Reproduce all the entries precisely.

....

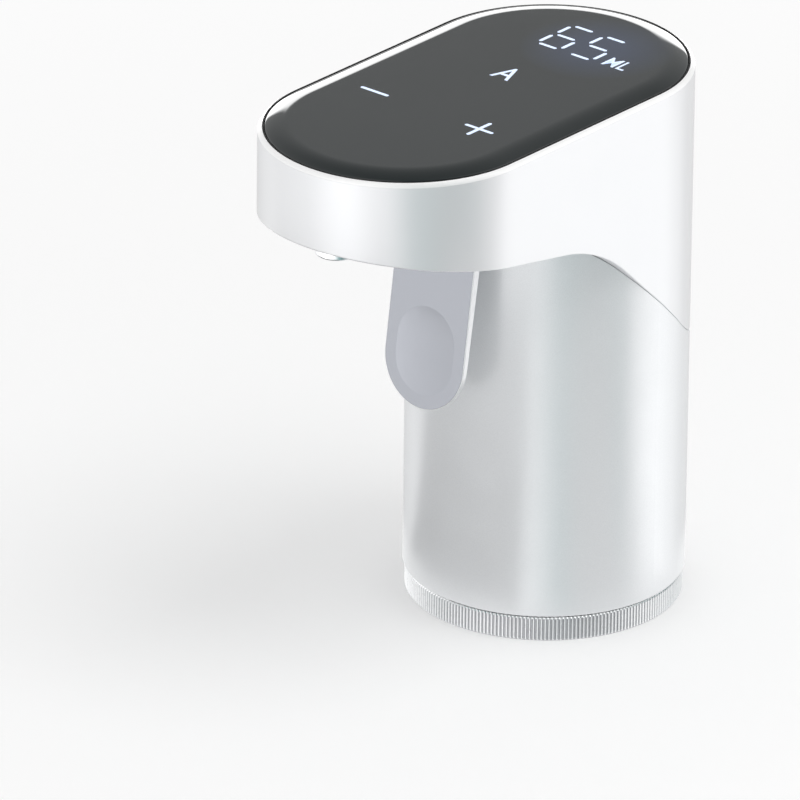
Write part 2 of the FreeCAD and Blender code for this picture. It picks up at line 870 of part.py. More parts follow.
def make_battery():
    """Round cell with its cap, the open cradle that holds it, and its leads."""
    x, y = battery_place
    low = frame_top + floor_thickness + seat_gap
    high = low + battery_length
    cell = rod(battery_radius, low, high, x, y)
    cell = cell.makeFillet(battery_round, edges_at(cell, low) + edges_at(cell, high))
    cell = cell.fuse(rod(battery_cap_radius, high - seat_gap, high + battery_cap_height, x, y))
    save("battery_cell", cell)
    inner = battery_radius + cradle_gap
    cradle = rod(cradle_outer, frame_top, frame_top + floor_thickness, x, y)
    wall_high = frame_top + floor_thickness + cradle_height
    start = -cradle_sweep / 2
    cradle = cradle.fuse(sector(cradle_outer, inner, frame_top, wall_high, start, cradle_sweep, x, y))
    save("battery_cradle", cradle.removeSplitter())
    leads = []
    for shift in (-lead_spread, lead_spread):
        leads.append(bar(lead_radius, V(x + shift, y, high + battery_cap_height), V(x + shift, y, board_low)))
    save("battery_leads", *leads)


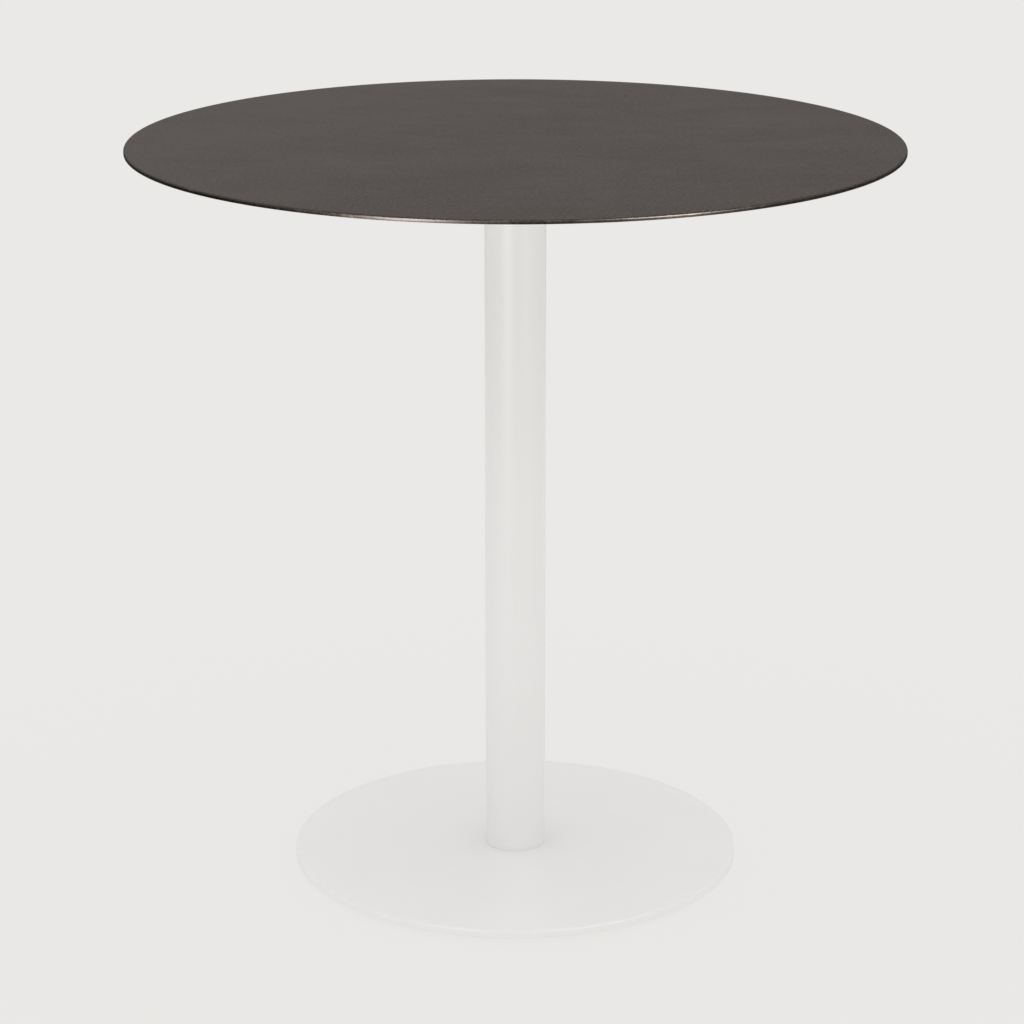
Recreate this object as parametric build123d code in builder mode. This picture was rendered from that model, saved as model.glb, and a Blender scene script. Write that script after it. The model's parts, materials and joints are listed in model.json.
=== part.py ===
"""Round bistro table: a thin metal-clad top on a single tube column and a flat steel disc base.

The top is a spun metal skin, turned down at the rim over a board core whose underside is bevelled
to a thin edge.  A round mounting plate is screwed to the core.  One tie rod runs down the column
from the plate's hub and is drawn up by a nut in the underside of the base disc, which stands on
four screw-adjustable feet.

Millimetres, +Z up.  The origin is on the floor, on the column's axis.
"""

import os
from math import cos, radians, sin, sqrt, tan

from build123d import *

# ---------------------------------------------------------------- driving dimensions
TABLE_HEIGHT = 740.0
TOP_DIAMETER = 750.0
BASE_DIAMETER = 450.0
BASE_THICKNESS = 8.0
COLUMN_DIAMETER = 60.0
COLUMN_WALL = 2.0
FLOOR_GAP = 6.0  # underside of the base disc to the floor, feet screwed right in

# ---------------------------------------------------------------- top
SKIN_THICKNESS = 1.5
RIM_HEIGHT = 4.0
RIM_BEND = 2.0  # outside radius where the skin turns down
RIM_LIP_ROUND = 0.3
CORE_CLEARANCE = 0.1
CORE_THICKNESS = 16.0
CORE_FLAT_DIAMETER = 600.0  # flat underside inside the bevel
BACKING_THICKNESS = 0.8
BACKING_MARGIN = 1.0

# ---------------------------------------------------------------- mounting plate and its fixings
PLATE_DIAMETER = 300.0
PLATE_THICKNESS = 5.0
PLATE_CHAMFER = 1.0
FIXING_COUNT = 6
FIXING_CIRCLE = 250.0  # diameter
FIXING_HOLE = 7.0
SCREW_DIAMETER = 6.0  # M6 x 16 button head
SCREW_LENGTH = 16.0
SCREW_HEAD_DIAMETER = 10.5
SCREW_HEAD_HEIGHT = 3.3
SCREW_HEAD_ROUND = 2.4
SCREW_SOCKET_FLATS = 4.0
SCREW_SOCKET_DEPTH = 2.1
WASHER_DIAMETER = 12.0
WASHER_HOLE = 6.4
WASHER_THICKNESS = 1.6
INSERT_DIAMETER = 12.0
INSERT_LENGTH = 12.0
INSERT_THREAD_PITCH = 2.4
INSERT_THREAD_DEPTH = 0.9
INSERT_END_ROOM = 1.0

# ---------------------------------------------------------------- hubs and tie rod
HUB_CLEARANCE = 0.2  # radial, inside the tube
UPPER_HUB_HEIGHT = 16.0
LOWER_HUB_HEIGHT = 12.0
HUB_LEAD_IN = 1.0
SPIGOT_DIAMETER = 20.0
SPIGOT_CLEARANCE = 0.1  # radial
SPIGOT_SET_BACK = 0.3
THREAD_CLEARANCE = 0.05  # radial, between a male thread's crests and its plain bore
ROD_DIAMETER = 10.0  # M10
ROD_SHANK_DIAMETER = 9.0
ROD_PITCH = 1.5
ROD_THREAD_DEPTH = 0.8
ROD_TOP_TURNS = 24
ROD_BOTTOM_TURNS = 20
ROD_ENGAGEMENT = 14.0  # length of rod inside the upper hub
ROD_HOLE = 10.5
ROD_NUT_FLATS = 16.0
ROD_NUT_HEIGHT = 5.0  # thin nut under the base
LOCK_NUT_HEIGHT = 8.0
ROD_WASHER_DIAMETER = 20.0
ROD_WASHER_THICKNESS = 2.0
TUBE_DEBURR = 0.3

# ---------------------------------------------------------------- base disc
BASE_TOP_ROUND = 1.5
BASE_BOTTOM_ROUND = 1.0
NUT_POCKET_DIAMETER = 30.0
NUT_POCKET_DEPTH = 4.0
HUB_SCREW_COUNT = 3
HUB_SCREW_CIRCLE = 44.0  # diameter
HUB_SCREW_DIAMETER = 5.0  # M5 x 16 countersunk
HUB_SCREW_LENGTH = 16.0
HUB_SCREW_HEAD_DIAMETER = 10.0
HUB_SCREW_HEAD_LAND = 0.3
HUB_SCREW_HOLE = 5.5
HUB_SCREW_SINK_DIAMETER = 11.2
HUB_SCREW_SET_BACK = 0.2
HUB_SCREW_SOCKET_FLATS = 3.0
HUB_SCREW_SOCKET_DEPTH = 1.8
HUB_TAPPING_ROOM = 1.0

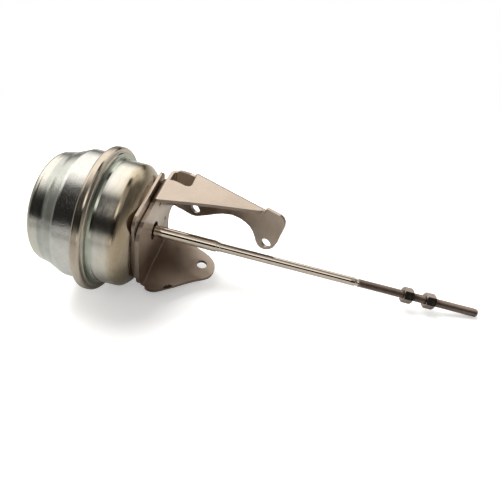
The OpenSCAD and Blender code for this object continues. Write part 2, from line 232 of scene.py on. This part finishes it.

....

◆ **Exercise output**
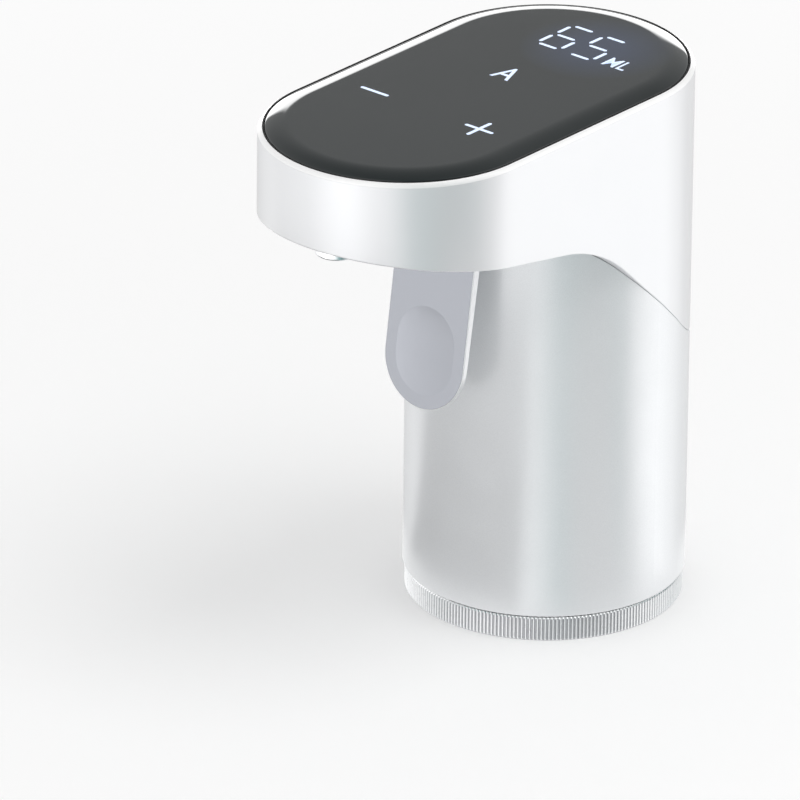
Write part 2 of the FreeCAD and Blender code for this picture. It picks up at line 870 of part.py. More parts follow.
def make_battery():
    """Round cell with its cap, the open cradle that holds it, and its leads."""
    x, y = battery_place
    low = frame_top + floor_thickness + seat_gap
    high = low + battery_length
    cell = rod(battery_radius, low, high, x, y)
    cell = cell.makeFillet(battery_round, edges_at(cell, low) + edges_at(cell, high))
    cell = cell.fuse(rod(battery_cap_radius, high - seat_gap, high + battery_cap_height, x, y))
    save("battery_cell", cell)
    inner = battery_radius + cradle_gap
    cradle = rod(cradle_outer, frame_top, frame_top + floor_thickness, x, y)
    wall_high = frame_top + floor_thickness + cradle_height
    start = -cradle_sweep / 2
    cradle = cradle.fuse(sector(cradle_outer, inner, frame_top, wall_high, start, cradle_sweep, x, y))
    save("battery_cradle", cradle.removeSplitter())
    leads = []
    for shift in (-lead_spread, lead_spread):
        leads.append(bar(lead_radius, V(x + shift, y, high + battery_cap_height), V(x + shift, y, board_low)))
    save("battery_leads", *leads)


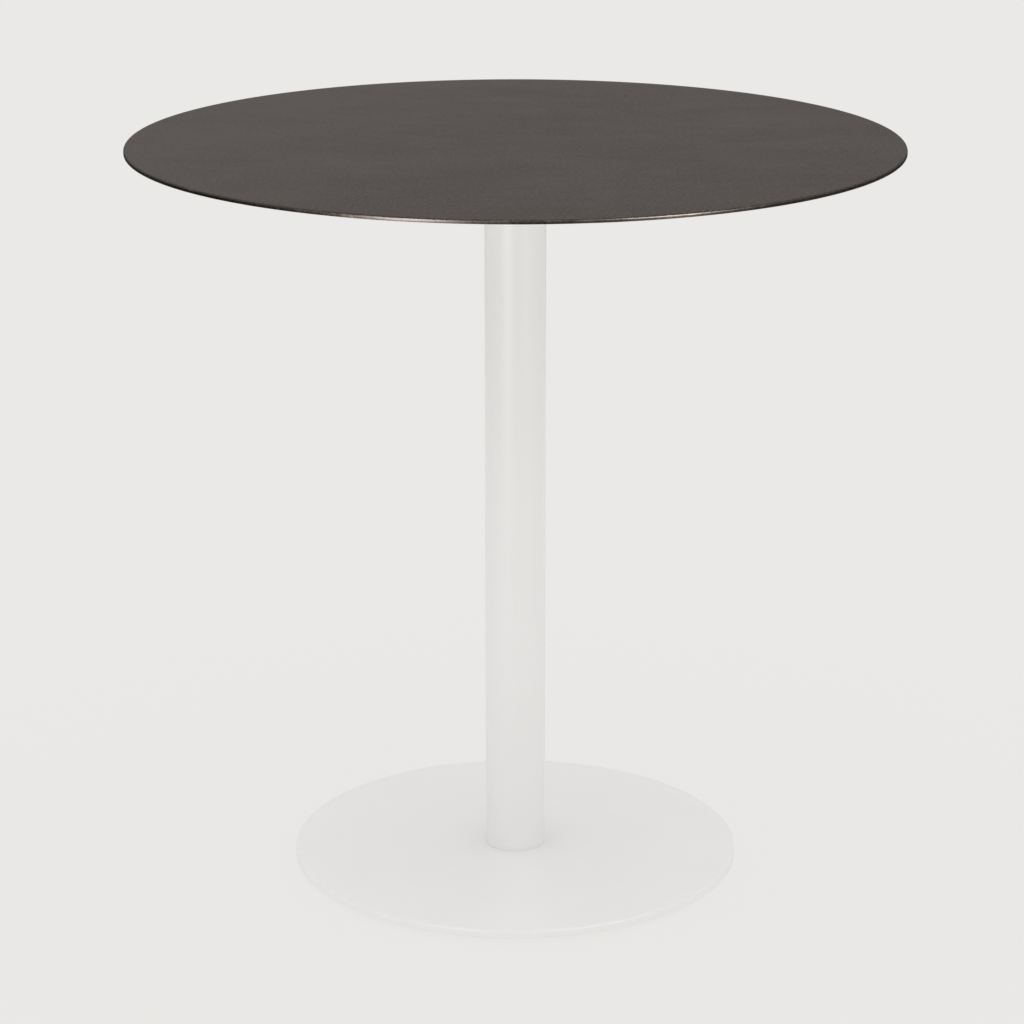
Recreate this object as parametric build123d code in builder mode. This picture was rendered from that model, saved as model.glb, and a Blender scene script. Write that script after it. The model's parts, materials and joints are listed in model.json.
=== part.py ===
"""Round bistro table: a thin metal-clad top on a single tube column and a flat steel disc base.

The top is a spun metal skin, turned down at the rim over a board core whose underside is bevelled
to a thin edge.  A round mounting plate is screwed to the core.  One tie rod runs down the column
from the plate's hub and is drawn up by a nut in the underside of the base disc, which stands on
four screw-adjustable feet.

Millimetres, +Z up.  The origin is on the floor, on the column's axis.
"""

import os
from math import cos, radians, sin, sqrt, tan

from build123d import *

# ---------------------------------------------------------------- driving dimensions
TABLE_HEIGHT = 740.0
TOP_DIAMETER = 750.0
BASE_DIAMETER = 450.0
BASE_THICKNESS = 8.0
COLUMN_DIAMETER = 60.0
COLUMN_WALL = 2.0
FLOOR_GAP = 6.0  # underside of the base disc to the floor, feet screwed right in

# ---------------------------------------------------------------- top
SKIN_THICKNESS = 1.5
RIM_HEIGHT = 4.0
RIM_BEND = 2.0  # outside radius where the skin turns down
RIM_LIP_ROUND = 0.3
CORE_CLEARANCE = 0.1
CORE_THICKNESS = 16.0
CORE_FLAT_DIAMETER = 600.0  # flat underside inside the bevel
BACKING_THICKNESS = 0.8
BACKING_MARGIN = 1.0

# ---------------------------------------------------------------- mounting plate and its fixings
PLATE_DIAMETER = 300.0
PLATE_THICKNESS = 5.0
PLATE_CHAMFER = 1.0
FIXING_COUNT = 6
FIXING_CIRCLE = 250.0  # diameter
FIXING_HOLE = 7.0
SCREW_DIAMETER = 6.0  # M6 x 16 button head
SCREW_LENGTH = 16.0
SCREW_HEAD_DIAMETER = 10.5
SCREW_HEAD_HEIGHT = 3.3
SCREW_HEAD_ROUND = 2.4
SCREW_SOCKET_FLATS = 4.0
SCREW_SOCKET_DEPTH = 2.1
WASHER_DIAMETER = 12.0
WASHER_HOLE = 6.4
WASHER_THICKNESS = 1.6
INSERT_DIAMETER = 12.0
INSERT_LENGTH = 12.0
INSERT_THREAD_PITCH = 2.4
INSERT_THREAD_DEPTH = 0.9
INSERT_END_ROOM = 1.0

# ---------------------------------------------------------------- hubs and tie rod
HUB_CLEARANCE = 0.2  # radial, inside the tube
UPPER_HUB_HEIGHT = 16.0
LOWER_HUB_HEIGHT = 12.0
HUB_LEAD_IN = 1.0
SPIGOT_DIAMETER = 20.0
SPIGOT_CLEARANCE = 0.1  # radial
SPIGOT_SET_BACK = 0.3
THREAD_CLEARANCE = 0.05  # radial, between a male thread's crests and its plain bore
ROD_DIAMETER = 10.0  # M10
ROD_SHANK_DIAMETER = 9.0
ROD_PITCH = 1.5
ROD_THREAD_DEPTH = 0.8
ROD_TOP_TURNS = 24
ROD_BOTTOM_TURNS = 20
ROD_ENGAGEMENT = 14.0  # length of rod inside the upper hub
ROD_HOLE = 10.5
ROD_NUT_FLATS = 16.0
ROD_NUT_HEIGHT = 5.0  # thin nut under the base
LOCK_NUT_HEIGHT = 8.0
ROD_WASHER_DIAMETER = 20.0
ROD_WASHER_THICKNESS = 2.0
TUBE_DEBURR = 0.3

# ---------------------------------------------------------------- base disc
BASE_TOP_ROUND = 1.5
BASE_BOTTOM_ROUND = 1.0
NUT_POCKET_DIAMETER = 30.0
NUT_POCKET_DEPTH = 4.0
HUB_SCREW_COUNT = 3
HUB_SCREW_CIRCLE = 44.0  # diameter
HUB_SCREW_DIAMETER = 5.0  # M5 x 16 countersunk
HUB_SCREW_LENGTH = 16.0
HUB_SCREW_HEAD_DIAMETER = 10.0
HUB_SCREW_HEAD_LAND = 0.3
HUB_SCREW_HOLE = 5.5
HUB_SCREW_SINK_DIAMETER = 11.2
HUB_SCREW_SET_BACK = 0.2
HUB_SCREW_SOCKET_FLATS = 3.0
HUB_SCREW_SOCKET_DEPTH = 1.8
HUB_TAPPING_ROOM = 1.0

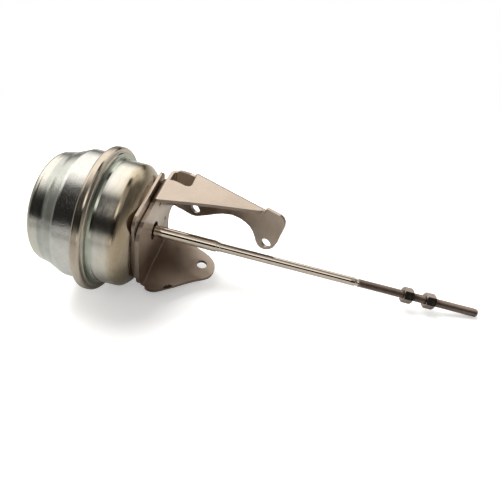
The OpenSCAD and Blender code for this object continues. Write part 2, from line 232 of scene.py on. This part finishes it.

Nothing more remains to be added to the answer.